Repeat exactly each line of the data provided below.

---

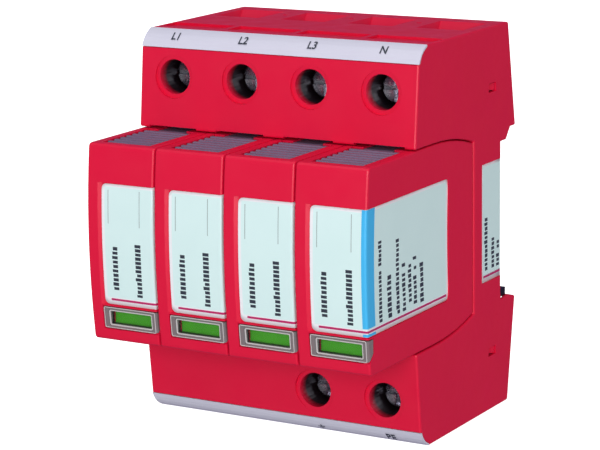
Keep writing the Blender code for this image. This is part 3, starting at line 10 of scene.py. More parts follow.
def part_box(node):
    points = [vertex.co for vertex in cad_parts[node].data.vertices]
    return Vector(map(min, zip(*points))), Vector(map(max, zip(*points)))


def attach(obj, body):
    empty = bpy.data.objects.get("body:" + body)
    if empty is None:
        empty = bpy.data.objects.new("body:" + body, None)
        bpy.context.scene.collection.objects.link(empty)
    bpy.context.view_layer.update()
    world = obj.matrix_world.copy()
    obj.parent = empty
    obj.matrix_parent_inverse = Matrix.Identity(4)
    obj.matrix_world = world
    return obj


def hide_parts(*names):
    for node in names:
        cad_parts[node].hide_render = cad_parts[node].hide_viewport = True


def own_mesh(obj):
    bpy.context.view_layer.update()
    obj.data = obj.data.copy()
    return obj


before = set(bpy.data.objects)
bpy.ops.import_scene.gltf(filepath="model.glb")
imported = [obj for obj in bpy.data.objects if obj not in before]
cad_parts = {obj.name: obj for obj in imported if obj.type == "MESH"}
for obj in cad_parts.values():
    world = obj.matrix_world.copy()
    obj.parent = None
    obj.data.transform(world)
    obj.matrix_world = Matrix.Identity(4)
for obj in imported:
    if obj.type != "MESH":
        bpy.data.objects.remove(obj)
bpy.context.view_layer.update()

---

PROBLEM SOLUTION |
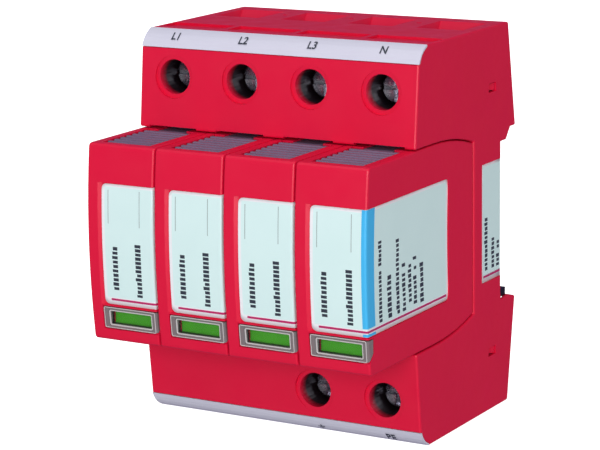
Keep writing the Blender code for this image. This is part 3, starting at line 10 of scene.py. More parts follow.
def part_box(node):
    points = [vertex.co for vertex in cad_parts[node].data.vertices]
    return Vector(map(min, zip(*points))), Vector(map(max, zip(*points)))


def attach(obj, body):
    empty = bpy.data.objects.get("body:" + body)
    if empty is None:
        empty = bpy.data.objects.new("body:" + body, None)
        bpy.context.scene.collection.objects.link(empty)
    bpy.context.view_layer.update()
    world = obj.matrix_world.copy()
    obj.parent = empty
    obj.matrix_parent_inverse = Matrix.Identity(4)
    obj.matrix_world = world
    return obj


def hide_parts(*names):
    for node in names:
        cad_parts[node].hide_render = cad_parts[node].hide_viewport = True


def own_mesh(obj):
    bpy.context.view_layer.update()
    obj.data = obj.data.copy()
    return obj


before = set(bpy.data.objects)
bpy.ops.import_scene.gltf(filepath="model.glb")
imported = [obj for obj in bpy.data.objects if obj not in before]
cad_parts = {obj.name: obj for obj in imported if obj.type == "MESH"}
for obj in cad_parts.values():
    world = obj.matrix_world.copy()
    obj.parent = None
    obj.data.transform(world)
    obj.matrix_world = Matrix.Identity(4)
for obj in imported:
    if obj.type != "MESH":
        bpy.data.objects.remove(obj)
bpy.context.view_layer.update()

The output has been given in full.